Over the first three centuries of the history of the Church, the Bishops established the fundamental doctrines and practices that still today govern the life of churches all over the world.

Different Kinds of Church

Through the first centuries of Christianity, the Church was a sort of loose association of worshipping communities, most of which met in people’s houses. This Church was referred to as “catholic,” which really means “universal.” “Catholic” technically means, “All the Baptized Members of Jesus Christ.” As Christianity spread, the bishops worked hard to standardize their beliefs and practices to make sure that everyone had the same story, even if their experiences of God were richly diverse. By the fourth century, the fundamental doctrines of the Church had been formalized into the Nicene Creed. There continued to be tension, however, across the Church concerning all sorts of matters, including worship and technicalities of theology. The geography and diversity of the Church grew until it finally split into two parts in the 11th Century between two cities: The Roman Catholic Church, based in Rome, Italy, and the Eastern Orthodox Church centered in Constantinople, now Istanbul in Turkey.

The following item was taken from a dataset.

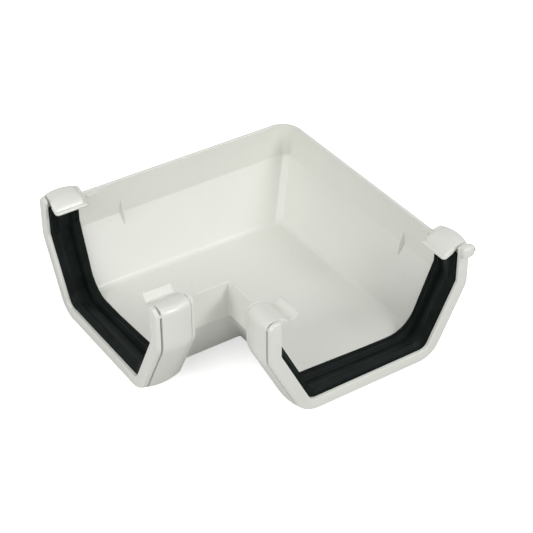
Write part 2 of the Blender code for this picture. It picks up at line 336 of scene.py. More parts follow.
def fillet(before, corner, after, radius, steps):
    """Points along the arc that rounds a corner, using up less than half of either side."""
    to_before = before - corner
    to_after = after - corner
    half_angle = to_before.angle(to_after) / 2
    room = MOST_OF_HALF * min(to_before.length, to_after.length)
    step_back = min(radius / math.tan(half_angle), room)
    radius = step_back * math.tan(half_angle)
    middle = (to_before.normalized() + to_after.normalized()).normalized()
    centre = corner + middle * (radius / math.sin(half_angle))
    start = corner + to_before.normalized() * step_back - centre
    end = corner + to_after.normalized() * step_back - centre
    first = math.atan2(start.y, start.x)
    turn = math.remainder(math.atan2(end.y, end.x) - first, 2 * math.pi)
    return arc(centre, radius, first, first + turn, steps)


class Section:
    """One side of a trough's outline: half widths and depths of its fold and its foot."""

    def __init__(self, half, fold, foot, deep, fold_r, foot_r):
        self.half, self.fold, self.foot, self.deep = half, fold, foot, deep
        self.fold_r, self.foot_r = fold_r, foot_r

    def lean(self):
        return math.atan2(self.half - self.foot, self.deep - self.fold)

    def grown(self, by, foot_r=None):
        """The outline moved out square to itself."""
        fold = self.fold + by * math.tan(self.lean() / 2)
        foot = self.foot + by * math.tan((math.pi / 2 - self.lean()) / 2)
        fold_r = self.fold_r + max(by, 0.0)
        foot_r = self.foot_r + max(by, 0.0) if foot_r is None else foot_r
        return Section(self.half + by, fold, foot, self.deep + by, fold_r, foot_r)

    def width_at(self, depth):
        return self.half - (depth - self.fold) * math.tan(self.lean())

    def side(self, top):
        """Points from the wall's top, round the fold, to the end of the foot's corner."""
        wall_top = Vector((self.half, top))
        fold = Vector((self.half, -self.fold))
        foot = Vector((self.foot, -self.deep))
        middle = Vector((0.0, -self.deep))
        round_fold = fillet(wall_top, fold, foot, self.fold_r, FOLD_STEPS)
        return round_fold + fillet(fold, foot, middle, self.foot_r, FOOT_STEPS)


CHANNEL = Section(56.6, 21.6, 38.95, 55.7, 1.0, 4.5)
BORE = Section(57.0, 19.6, 38.1, 57.7, 2.0, 6.0)
FLANGE = Section(63.35, 22.8, 42.5, 64.35, 14.0, 14.0)
print("The channel's slope leans", round(math.degrees(CHANNEL.lean()), 1), "degrees from upright")

# %% [markdown]
# ## Lengths along a leg
#
# From the mouth inwards come the front flange, a hairline gap, the strap, another gap and the
# rear flange. The flanges and the strap share one barrel curve: the socket is slightly fatter
# in its middle than at its ends. Straight bars would look like cut sheet, so this swell is
# one of the things that make the piece look moulded.

# %% The socket's lengths and its swell
FRONT_FLANGE, STRAP_GAP, STRAP_LONG, REAR_GAP, REAR_FLANGE = 2.5, 0.8, 17.15, 0.5, 2.4
LIP_LONG, RECESS_LONG, DRAFT = 2.1, 16.8, 0.15
FLANGE_BACK = MOUTH - FRONT_FLANGE
STRAP_FRONT = FLANGE_BACK - STRAP_GAP
STRAP_BACK = STRAP_FRONT - STRAP_LONG
REAR_FRONT = STRAP_BACK - REAR_GAP
SOCKET_BACK = REAR_FRONT - REAR_FLANGE
SEAT_FRONT = MOUTH - LIP_LONG
SEAT_BACK = SEAT_FRONT - RECESS_LONG
BULGE, CREST_RISE = 2.0, 1.4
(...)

Each part claimed to be the “true church.”

In Western Europe in the 16th Century, tensions in the Roman Catholic Church had grown again to the point that another “schism” (or split) took place, led by Martin Luther and is commonly referred to in Western history as the “Reformation.” The “Lutheran Church,” which grew out of Luther’s ideas, was the first of the so-called “Protestant” Churches (because of their “protest” of Rome). From that point on, the Church has continued to fracture into more and more denominations, depending largely on the way their governing bodies make decisions (called “polity”), their arguments about aspects of Christianity (at what age Christians should be baptized, for instance), or their styles of worship.